Superfluid-Insulator Transition in Commensurate Disordered Bosonic Systems: Large-Scale Worm Algorithm Simulations

We report results of large-scale Monte Carlo simulations of superfluid-insulator transitions in disordered commensurate 2D bosonic systems. In the off-diagonal disorder case, we find that the transition is to a gapless incompressible insulator, and its dynamical critical exponent is $z=1.5(2)$. In the diagonal-disorder case, we prove the conjecture that rare statistical fluctuations are inseparable from critical fluctuations on the largest scales and ultimately result in crossover to the generic universality class (apparently with $z=2$). However, even at strong disorder, the universal behavior sets in only at very large space-time distances.
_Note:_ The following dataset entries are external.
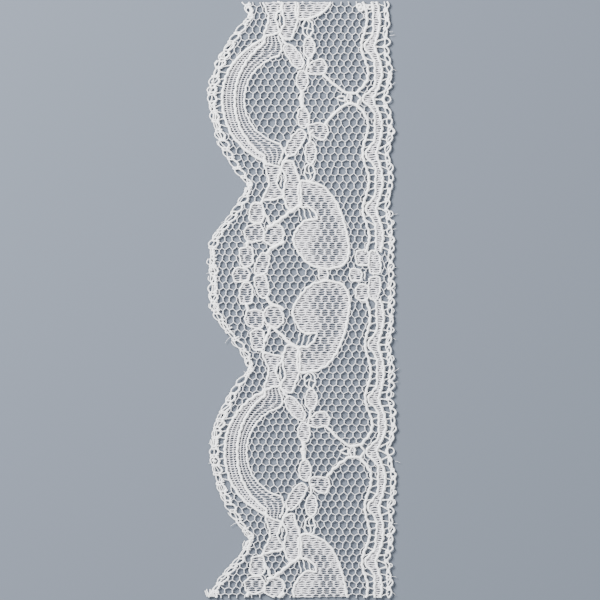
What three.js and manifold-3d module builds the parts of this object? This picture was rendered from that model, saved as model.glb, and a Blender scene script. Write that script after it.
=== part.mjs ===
// A cut length of white raschel lace edging, lying flat with its underside on z = 0.
// Millimetres, +Z up. X runs across the lace, from the scalloped picot edge (-X) to the straight
// heading (+X), and Y runs along it. The origin is under the middle of the strip.
//
// The lace is knitted in one piece, so it is one solid: a thin sheet with the lace's outline, and
// on it, in low relief, the motifs of dense clothwork and the thicker liner cords.
// The pattern mirrors at two kinds of lines across the strip: through the flowers and through the
// crescents. One half repeat is charted, as x across the lace and v along it, counted from the
// flower line (v = 0) to the crescent line (v = HALF).

import * as THREE from 'three';
import { mergeVertices } from 'three/addons/utils/BufferGeometryUtils.js';
import Module from 'manifold-3d';

// --- Driving dimensions -------------------------------------------------------------------------

const COURSE = 0.42;            // one row of stitches
const PICOT_PITCH = 4 * COURSE; // from loop to loop at both edges
const WIDTH = 35.7;             // over the loops of both edges
const LENGTH = 66 * PICOT_PITCH;
const SHEET = 1.0;              // height of the net, the least that a loose cloth is given
const CLOTHWORK = 1.25;         // height of the dense motifs
const CORD = 1.45;              // height of the liner cords
const CORD_WIDTH = 0.5;

const HALF = 78 * COURSE;       // half a pattern repeat
const REPEAT = 2 * HALF;
const FLOWER_LINE = 4.46;       // y of the flower line nearest the middle
const BOW_TOP = 1.1;            // how far the heading draws in at the +Y end
const BOW_BOTTOM = 0.55;        // and at the -Y end

// Scalloped edge: the line where the net ends, which the picots stand out from.
const NODE_V = 17.2;            // where two scallops meet
const SCALLOP_X = -15.95;       // at the middle of a scallop
const SCALLOP_DEPTH = 6.7;
const SCALLOP_POWER = 1.75;     // how it rises beside the crescent
const SCALLOP_FLAT = 0.248;     // share of it beside the flowers that stays flat
const PICOT_ROOT = 1.1;         // solid part of the edge outside that line
const PICOT_REACH = 0.8;        // how far the loops stand out further
const LOOP_ROUNDNESS = 0.6;     // 1 for a plain wave, less for rounder tips

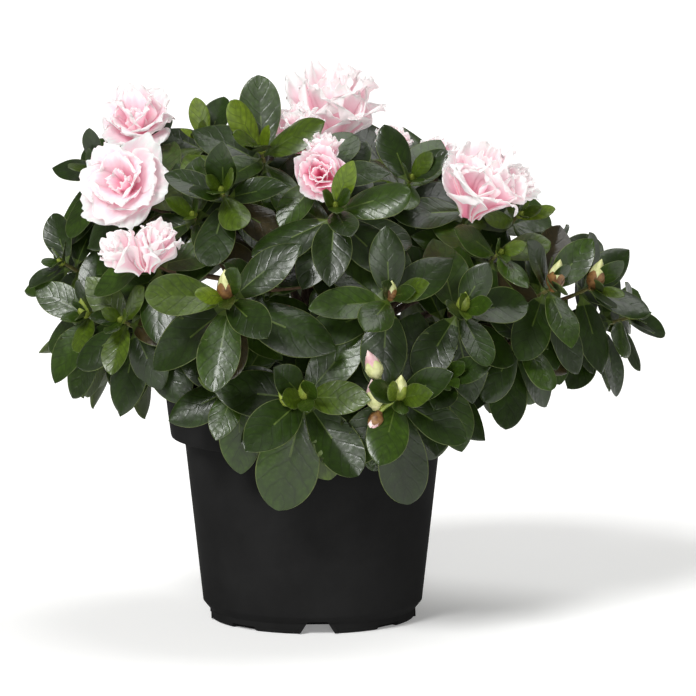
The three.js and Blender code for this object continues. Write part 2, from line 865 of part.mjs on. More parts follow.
const azalea = new THREE.Group();
azalea.add(piece("pot", makePot(), MATERIALS.pot));
azalea.add(piece("root_ball", makeRootBall(), MATERIALS.soil));
azalea.add(piece("trunk", makeTrunk(0), MATERIALS.bark));
const trunkClear = makeTrunk(GAP);
for (const mass of masses) {
  const bough = limb(mass.bough.points, boughRadii, BOUGH.sides).subtract(trunkClear);
  azalea.add(piece(`bough_${mass.name}`, bough, MATERIALS.bark));
  azalea.add(piece(`foliage_${mass.name}`, makeMass(mass), MATERIALS.foliage));
}

export default azalea;
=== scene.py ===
"""The looks of a pot-grown azalea: glossy leaves, ruffled blooms, buds, bark, peat and a black pot.

The shrub grows here by the same rule as its solids, from the same named sizes, and goes on from there
to more leaves on each twig, with veins and petioles, and to petals and bud scales. Sizes are in
millimetres until a mesh is made.
"""

import json
import logging
import math
from collections.abc import Callable, Iterable, Sequence
from dataclasses import dataclass, field, replace
from enum import Enum, IntEnum

import bpy
import numpy as np
from bpy.types import Material, NodeSocket, Object
from mathutils import Matrix, Vector

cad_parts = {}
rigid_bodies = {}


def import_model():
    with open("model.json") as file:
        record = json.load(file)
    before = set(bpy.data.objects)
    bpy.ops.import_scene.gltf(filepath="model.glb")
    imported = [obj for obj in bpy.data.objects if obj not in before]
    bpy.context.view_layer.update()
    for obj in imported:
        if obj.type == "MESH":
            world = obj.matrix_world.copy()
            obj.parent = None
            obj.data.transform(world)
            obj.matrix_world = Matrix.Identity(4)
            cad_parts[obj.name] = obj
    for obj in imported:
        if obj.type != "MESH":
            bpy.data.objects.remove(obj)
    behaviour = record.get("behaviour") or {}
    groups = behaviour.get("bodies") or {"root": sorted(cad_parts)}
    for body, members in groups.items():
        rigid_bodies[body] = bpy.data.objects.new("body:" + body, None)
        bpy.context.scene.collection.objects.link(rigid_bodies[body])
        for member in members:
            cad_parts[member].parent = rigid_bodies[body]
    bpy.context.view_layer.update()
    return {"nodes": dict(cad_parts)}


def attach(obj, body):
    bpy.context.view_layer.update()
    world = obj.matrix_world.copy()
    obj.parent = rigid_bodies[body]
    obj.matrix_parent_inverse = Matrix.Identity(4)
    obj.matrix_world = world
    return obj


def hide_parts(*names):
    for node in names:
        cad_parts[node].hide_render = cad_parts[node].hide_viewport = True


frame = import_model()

log = logging.getLogger("azalea")

Array = np.ndarray
Triple = tuple[float, float, float]
MM = 0.001
UP = np.array([0.0, 0.0, 1.0])
SEED = 41
GAP = 0.3
WORD = 0xFFFFFFFF


# ---- numbers
def chance(*keys: int) -> float:
    """An even number from 0 to 1 that depends only on the keys.

    Args:
        keys: Whole numbers that say what the number is for.

    Returns:
        The number.
    """
    value = SEED
    for key in keys:
        value = ((value ^ (key + 1)) & WORD) * 0x9E3779B1 & WORD
        value ^= value >> 15
        value = value * 0x85EBCA6B & WORD
        value ^= value >> 13
    return value / 2**32


def between(low: float, high: float, share: float) -> float:
    """The number at a share of the way from low to high."""
    return low + (high - low) * share


def unit(vector: Array) -> Array:
    """The vector at a length of one."""
    return vector / np.linalg.norm(vector)


def polar(bearing: float, reach: float, height: float) -> Array:
    """A point from its bearing in degrees, its distance from the axis and its height."""
    angle = math.radians(bearing)
    return np.array([reach * math.cos(angle), reach * math.sin(angle), height])


def square_to(direction: Array) -> Array:
    """A unit vector square to the direction, always the same one for the same direction."""
    helper = UP if abs(direction[2]) < 0.9 else np.array([1.0, 0.0, 0.0])
    return unit(np.cross(helper, direction))


def smoothstep(low: float, high: float, value: Array) -> Array:
    """0 below low, 1 above high, and a smooth ramp in between."""
    share = np.clip((value - low) / (high - low), 0.0, 1.0)
    return share * share * (3.0 - 2.0 * share)


def phase(key: int, draw: int) -> float:
    """A chance place on a wave, in radians."""
    return 6.3 * chance(key, draw)


def bezier(points: Sequence[Array], shares: Array) -> Array:
    """Points of a cubic Bezier curve.

    Args:
        points: Its four control points.
        shares: Where on it, from 0 to 1.

    Returns:
        A point for each share.
    """
    t = np.asarray(shares, float)[:, None]
    a, b, c, d = points
    return (1 - t) ** 3 * a + 3 * (1 - t) ** 2 * t * b + 3 * (1 - t) * t**2 * c + t**3 * d


# ---- sizes
@dataclass(frozen=True)
class PotSize:
    """A nursery pot 12 cm over its rim."""

    height: float = 93.5
    rim_radius: float = 60.0
    lip_height: float = 1.6
    collar_top: float = 58.7
    collar_foot: float = 56.4
    collar_height: float = 20.5
    body_top: float = 51.0
    body_foot: float = 43.7
    chamfer_top: float = 7.1
    chamfer_foot: float = 4.0
    base_radius: float = 41.2
    wall: float = 1.0
    floor: float = 1.2
    sides: int = 192

    @property
    def step(self) -> float:
        """The height of the step under the collar."""
        return self.height - self.collar_height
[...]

This explains why previous studies of smaller clusters mimicked a direct superfluid–Mott-insulator transition.

Figure 1

Correlation functions $G(r,0)$ and $G(0,\tau )$ for $K=0.3805,0.3810,0.3815$ and system size $L\times L\times L_{\tau }=160\times 160\times 500$. Error bars are comparable to the linewidths.

Figure 2

Superfluid stiffness of the broken-bond model as a function of $K$ at different system sizes: $40\times 40\times 40$, open circles; $80\times 80\times 80$, filled circles; $160\times 160\times 160$, open squares; $160\times 160\times 500$, filled squares.

Figure 3

Compressibility of the broken-bond model as a function of $K$ at different system sizes: $40\times 40\times 40$, open circles; $80\times 80\times 80$, filled circles; $160\times 160\times 160$, open squares; $160\times 160\times 500$, filled squares.

Figure 4

Superfluid stiffness for the diagonal disorder case as a function of $K$ at different system sizes: $10\times 10\times 20$, filled circles; $20\times 20\times 49$, open circles; $40\times 40\times 121$, filled squares; $80\times 80\times 298$, open squares; $160\times 160\times 733$, triangle down.

Figure 5

Compressibility for the diagonal disorder case as a function of $K$ at different system sizes: $10\times 10\times 20$, filled circles; $20\times 20\times 49$, open circles; $40\times 40\times 121$, filled squares; $80\times 80\times 298$, open squares; $160\times 160\times 733$, triangle down; $160\times 160\times 160$, triangle up. The data for $L\ge 80$ collapse on each other within the error bars.